### WHAT THIS TASK INVOLVES
Everything in the listing should be restated word for word.

### RAW DATA
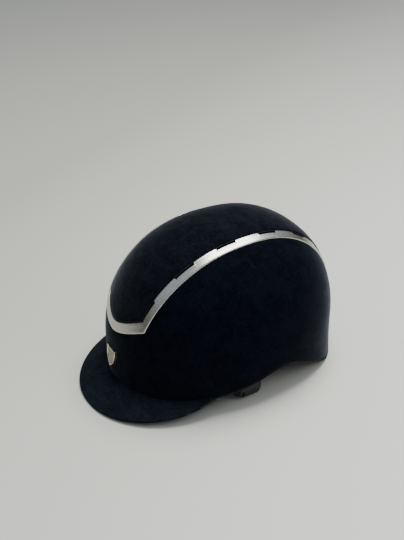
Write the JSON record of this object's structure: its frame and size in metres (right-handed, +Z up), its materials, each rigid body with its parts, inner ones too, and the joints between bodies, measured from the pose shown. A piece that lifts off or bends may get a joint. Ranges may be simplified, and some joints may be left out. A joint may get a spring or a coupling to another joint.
{
  "type": "equestrian riding helmet",
  "caption": "Suede-covered riding helmet with a curved peak, framed centre panel, front badge, foam liner, dial-adjusted nape cradle and side-release chin harness.",
  "frame": {"origin": "middle of the footprint, on the surface that the helmet stands on", "axes": "+Z up, -Y forward to the peak, +X to the wearer's left"},
  "size_m": [0.2126, 0.3045, 0.1844],
  "materials": {
    "suede": "matte navy-black suede cloth",
    "shell_plastic": "moulded black",
    "foam": "expanded bead foam",
    "brushed_trim": "brushed, satin",
    "badge_metal": "polished warm rim",
    "badge_field": "satin, plain",
    "black_mesh": "fine mesh",
    "rubber": "matte",
    "lining_cloth": "woven",
    "pad_cloth": "knitted, padded",
    "webbing": "woven webbing",
    "harness_plastic": "moulded dark grey",
    "black_plastic": "moulded, semi-matte",
    "screw_steel": "satin",
    "chin_leather": "synthetic, fine grain"
  },
  "bodies": {
    "helmet": {"side_cover": "suede", "panel_cover": "suede", "peak_cover": "suede", "outer_shell": "shell_plastic", "panel_moulding": "shell_plastic", "peak_board": "shell_plastic", "foam_liner": "foam", "trim_frame": "brushed_trim", "badge_bezel": "badge_metal", "badge_inlay": "badge_field", "rim_binding": "rubber", "peak_lining": "lining_cloth", "brow_pad": "pad_cloth", "crown_pad": "pad_cloth", "nape_pad": "pad_cloth", "vent_grille_left": "black_mesh", "side_pad_left": "pad_cloth", "front_anchor_left": "black_plastic", "rear_anchor_left": "black_plastic", "front_strap_left": "webbing", "rear_strap_left": "webbing", "strap_divider_left": "harness_plastic", "dial_screw_left": "screw_steel", "vent_grille_right": "black_mesh", "side_pad_right": "pad_cloth", "front_anchor_right": "black_plastic", "rear_anchor_right": "black_plastic", "front_strap_right": "webbing", "rear_strap_right": "webbing", "strap_divider_right": "harness_plastic", "dial_screw_right": "screw_steel", "dial_housing": "black_plastic", "dial_cover": "black_plastic", "cradle_hanger": "black_plastic"},
    "dial": {"dial_pinion": "harness_plastic", "dial_knob": "rubber"},
    "cradle_left": {"cradle_arm_left": "black_plastic"},
    "cradle_right": {"cradle_arm_right": "black_plastic"},
    "chin_left": {"chin_strap_left": "webbing", "buckle_plug": "black_plastic", "strap_keeper": "rubber"},
    "chin_right": {"chin_strap_right": "webbing", "buckle_socket": "black_plastic", "chin_pad": "chin_leather"},
    "prong_front": {"plug_prong_front": "black_plastic"},
    "prong_rear": {"plug_prong_rear": "black_plastic"}
  },
  "joints": [
    {"name": "dial_turn", "type": "hinge", "parent": "helmet", "child": "dial", "pos_m": [0, 0.1149, 0.024], "axis": [0, -1, 0], "range_deg": [0, 90]},
    {"name": "cradle_left_slide", "type": "slide", "parent": "helmet", "child": "cradle_left", "axis": [-1, 0, 0], "range_m": [0, 0.0079]},
    {"name": "cradle_right_slide", "type": "slide", "parent": "helmet", "child": "cradle_right", "axis": [1, 0, 0], "range_m": [0, 0.0079]},
    {"name": "chin_left_swing", "type": "hinge", "parent": "helmet", "child": "chin_left", "pos_m": [0.083, 0.0095, 0.007], "axis": [0, -1, 0], "range_deg": [0, 95]},
    {"name": "chin_right_swing", "type": "hinge", "parent": "helmet", "child": "chin_right", "pos_m": [-0.083, 0.0095, 0.007], "axis": [0, 1, 0], "range_deg": [0, 95]},
    {"name": "prong_front_squeeze", "type": "hinge", "parent": "chin_left", "child": "prong_front", "pos_m": [0.01344, 0.02684, 0.0043], "axis": [0, 0, -1], "range_deg": [0, 8], "stiffness_Nm_per_rad": 0.2},
    {"name": "prong_rear_squeeze", "type": "hinge", "parent": "chin_left", "child": "prong_rear", "pos_m": [0.01857, 0.04093, 0.0043], "axis": [0, 0, 1], "range_deg": [0, 8], "stiffness_Nm_per_rad": 0.2}
  ],
  "couplings": [
    {"joint": "cradle_left_slide", "follows": "dial_turn", "m_per_rad": 0.005},
    {"joint": "cradle_right_slide", "follows": "dial_turn", "m_per_rad": 0.005}
  ]
}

### TASK RESPONSE
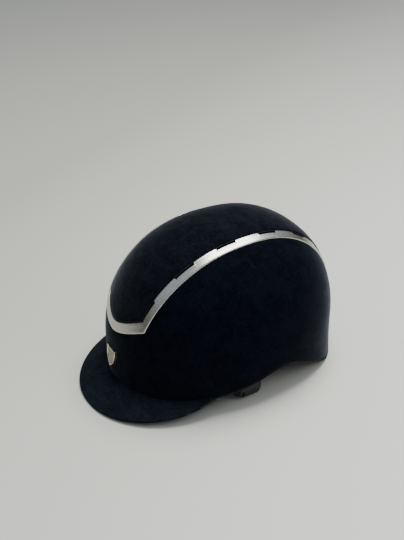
Write the JSON record of this object's structure: its frame and size in metres (right-handed, +Z up), its materials, each rigid body with its parts, inner ones too, and the joints between bodies, measured from the pose shown. A piece that lifts off or bends may get a joint. Ranges may be simplified, and some joints may be left out. A joint may get a spring or a coupling to another joint.
{
  "type": "equestrian riding helmet",
  "caption": "Suede-covered riding helmet with a curved peak, framed centre panel, front badge, foam liner, dial-adjusted nape cradle and side-release chin harness.",
  "frame": {"origin": "middle of the footprint, on the surface that the helmet stands on", "axes": "+Z up, -Y forward to the peak, +X to the wearer's left"},
  "size_m": [0.2126, 0.3045, 0.1844],
  "materials": {
    "suede": "matte navy-black suede cloth",
    "shell_plastic": "moulded black",
    "foam": "expanded bead foam",
    "brushed_trim": "brushed, satin",
    "badge_metal": "polished warm rim",
    "badge_field": "satin, plain",
    "black_mesh": "fine mesh",
    "rubber": "matte",
    "lining_cloth": "woven",
    "pad_cloth": "knitted, padded",
    "webbing": "woven webbing",
    "harness_plastic": "moulded dark grey",
    "black_plastic": "moulded, semi-matte",
    "screw_steel": "satin",
    "chin_leather": "synthetic, fine grain"
  },
  "bodies": {
    "helmet": {"side_cover": "suede", "panel_cover": "suede", "peak_cover": "suede", "outer_shell": "shell_plastic", "panel_moulding": "shell_plastic", "peak_board": "shell_plastic", "foam_liner": "foam", "trim_frame": "brushed_trim", "badge_bezel": "badge_metal", "badge_inlay": "badge_field", "rim_binding": "rubber", "peak_lining": "lining_cloth", "brow_pad": "pad_cloth", "crown_pad": "pad_cloth", "nape_pad": "pad_cloth", "vent_grille_left": "black_mesh", "side_pad_left": "pad_cloth", "front_anchor_left": "black_plastic", "rear_anchor_left": "black_plastic", "front_strap_left": "webbing", "rear_strap_left": "webbing", "strap_divider_left": "harness_plastic", "dial_screw_left": "screw_steel", "vent_grille_right": "black_mesh", "side_pad_right": "pad_cloth", "front_anchor_right": "black_plastic", "rear_anchor_right": "black_plastic", "front_strap_right": "webbing", "rear_strap_right": "webbing", "strap_divider_right": "harness_plastic", "dial_screw_right": "screw_steel", "dial_housing": "black_plastic", "dial_cover": "black_plastic", "cradle_hanger": "black_plastic"},
    "dial": {"dial_pinion": "harness_plastic", "dial_knob": "rubber"},
    "cradle_left": {"cradle_arm_left": "black_plastic"},
    "cradle_right": {"cradle_arm_right": "black_plastic"},
    "chin_left": {"chin_strap_left": "webbing", "buckle_plug": "black_plastic", "strap_keeper": "rubber"},
    "chin_right": {"chin_strap_right": "webbing", "buckle_socket": "black_plastic", "chin_pad": "chin_leather"},
    "prong_front": {"plug_prong_front": "black_plastic"},
    "prong_rear": {"plug_prong_rear": "black_plastic"}
  },
  "joints": [
    {"name": "dial_turn", "type": "hinge", "parent": "helmet", "child": "dial", "pos_m": [0, 0.1149, 0.024], "axis": [0, -1, 0], "range_deg": [0, 90]},
    {"name": "cradle_left_slide", "type": "slide", "parent": "helmet", "child": "cradle_left", "axis": [-1, 0, 0], "range_m": [0, 0.0079]},
    {"name": "cradle_right_slide", "type": "slide", "parent": "helmet", "child": "cradle_right", "axis": [1, 0, 0], "range_m": [0, 0.0079]},
    {"name": "chin_left_swing", "type": "hinge", "parent": "helmet", "child": "chin_left", "pos_m": [0.083, 0.0095, 0.007], "axis": [0, -1, 0], "range_deg": [0, 95]},
    {"name": "chin_right_swing", "type": "hinge", "parent": "helmet", "child": "chin_right", "pos_m": [-0.083, 0.0095, 0.007], "axis": [0, 1, 0], "range_deg": [0, 95]},
    {"name": "prong_front_squeeze", "type": "hinge", "parent": "chin_left", "child": "prong_front", "pos_m": [0.01344, 0.02684, 0.0043], "axis": [0, 0, -1], "range_deg": [0, 8], "stiffness_Nm_per_rad": 0.2},
    {"name": "prong_rear_squeeze", "type": "hinge", "parent": "chin_left", "child": "prong_rear", "pos_m": [0.01857, 0.04093, 0.0043], "axis": [0, 0, 1], "range_deg": [0, 8], "stiffness_Nm_per_rad": 0.2}
  ],
  "couplings": [
    {"joint": "cradle_left_slide", "follows": "dial_turn", "m_per_rad": 0.005},
    {"joint": "cradle_right_slide", "follows": "dial_turn", "m_per_rad": 0.005}
  ]
}